Stan Ruecker Stan Ruecker is Associate Professor of Design at the Institute of Design in the Illinois Institute of Technology in Chicago. He holds advanced degrees in English, Humanities Computing, and Design, and has expertise in the design of experimental interfaces to support online browsing tasks. His current research interests are in the areas of computer-human interfaces, humanities visualization, and information design.
Robert Schoenbeck Rob Schoenbeck received a PhD in March 2012 from the English Department at the University of California, Irvine, and as of 2013 works as a Senior Learning Skills Counselor, amateur data analyst, web designer, and freelance writer/editor. His dissertation project investigated how algorithmic and human modes of understanding can’t be easily disentangled, and that what we refer to as “computational procedure” in digital media studies — and the arts more generally — reflects less the significance of the thing itself than a particular set of human anxieties and motivations surrounding that thing.
Stéfan Sinclair Stéfan Sinclair is an Associate Professor in Digital Humanities at McGill University.
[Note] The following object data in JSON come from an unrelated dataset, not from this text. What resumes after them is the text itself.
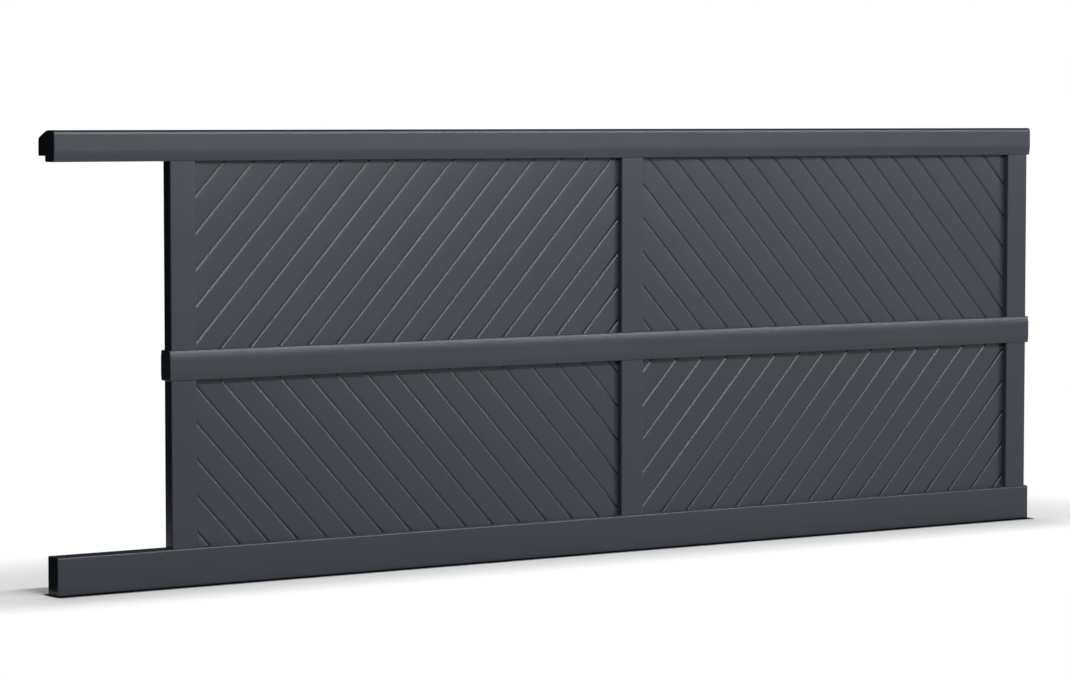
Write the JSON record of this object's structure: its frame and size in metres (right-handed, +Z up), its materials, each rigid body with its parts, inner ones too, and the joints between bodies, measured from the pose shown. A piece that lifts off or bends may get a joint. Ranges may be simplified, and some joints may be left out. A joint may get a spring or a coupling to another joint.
{
  "type": "sliding driveway gate leaf",
  "caption": "Leaf of a sliding driveway gate: hollow rails and stiles around recessed panels, with a guide hood on the top rail and wheels recessed in the bottom rail.",
  "frame": {"origin": "on the underside of the bottom rail, under the middle of the leaf and the middle stile", "axes": "+X along the leaf from the tail to the closing end, +Y from the front to the back where the guide hood is, +Z up"},
  "size_m": [4.395, 0.126, 1.6],
  "materials": {
    "coated_aluminium": "satin powder coat, anthracite grey",
    "coated_boards": "satin powder coat, anthracite grey",
    "cap_plastic": "matte, anthracite grey",
    "wheel_steel": "turned, zinc plated",
    "galvanised_steel": "zinc plated sheet"
  },
  "bodies": {
    "root": {"bottom_rail": "coated_aluminium", "mid_rail": "coated_aluminium", "top_rail": "coated_aluminium", "bottom_rail_cap_tail": "cap_plastic", "bottom_rail_cap_closing": "cap_plastic", "mid_rail_cap_tail": "cap_plastic", "mid_rail_cap_closing": "cap_plastic", "top_rail_cap_tail": "cap_plastic", "top_rail_cap_closing": "cap_plastic", "stile_tail_lower": "coated_aluminium", "stile_tail_upper": "coated_aluminium", "stile_middle_lower": "coated_aluminium", "stile_middle_upper": "coated_aluminium", "stile_closing_lower": "coated_aluminium", "stile_closing_upper": "coated_aluminium", "panel_tail_lower": "coated_boards", "panel_tail_upper": "coated_boards", "panel_closing_lower": "coated_boards", "panel_closing_upper": "coated_boards", "wheel_tail": "wheel_steel", "wheel_closing": "wheel_steel", "axle_tail": "galvanised_steel", "axle_closing": "galvanised_steel", "wheel_carriage_tail": "galvanised_steel", "wheel_carriage_closing": "galvanised_steel"}
  },
  "joints": []
}
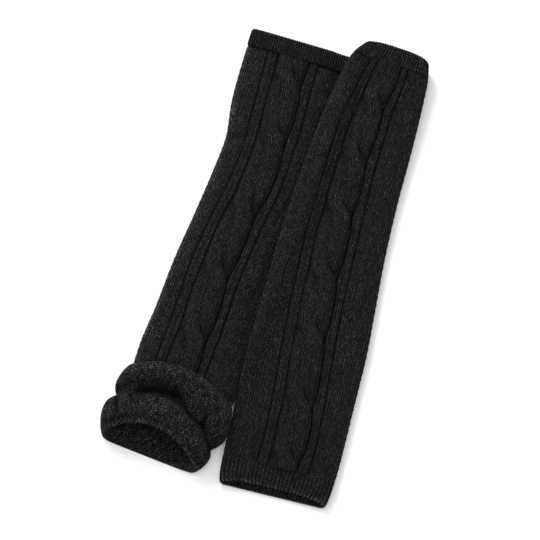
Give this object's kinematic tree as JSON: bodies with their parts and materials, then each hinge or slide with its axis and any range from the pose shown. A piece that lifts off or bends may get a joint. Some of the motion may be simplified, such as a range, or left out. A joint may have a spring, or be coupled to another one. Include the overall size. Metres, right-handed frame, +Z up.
{
  "type": "pair of cable knit over-the-knee socks",
  "caption": "Pair of footless cable knit over-the-knee socks laid flat side by side, one edge over the other, with ribbed bands and one lower end turned up in a thick rolled cuff.",
  "frame": {"origin": "centre of the pair's bounding box, on the surface the pair lies on", "axes": "+Z up from the surface, +Y along the right sock from its hem to its upper end, +X to the right sock's side"},
  "size_m": [0.2421, 0.4808, 0.0286],
  "materials": {
    "cable_knit": "matt wool, cable and rib knit",
    "rib_knit": "matt wool, fine one by one rib",
    "reverse_knit": "matt wool, reverse side of the knit"
  },
  "bodies": {
    "root": {"left_leg": "cable_knit", "left_top_band": "rib_knit", "left_turned_cuff": "reverse_knit", "right_leg": "cable_knit", "right_top_band": "rib_knit", "right_hem_band": "rib_knit"}
  },
  "joints": []
}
His research focuses primarily on the design, development and theorization of tools for the digital humanities, especially for text analysis and visualization. He has led or contributed significantly to projects such as Voyeur Tools, Simulated Environment for Theatre, and BonPatron. Other professional activities include serving as associate editor for Literary and Linguistic Computing and Digital Humanities Quarterly, as well as serving on the executive boards of SDH/SEMI, ACH, ADHO, and centerNET.
Daniel So Daniel So graduated from York University with a Bachelor of Design Degree (YSDN Program in Design) in 2012. In professional practice, he focuses on the design of motion graphics and has a special interest in storytelling with time-based media.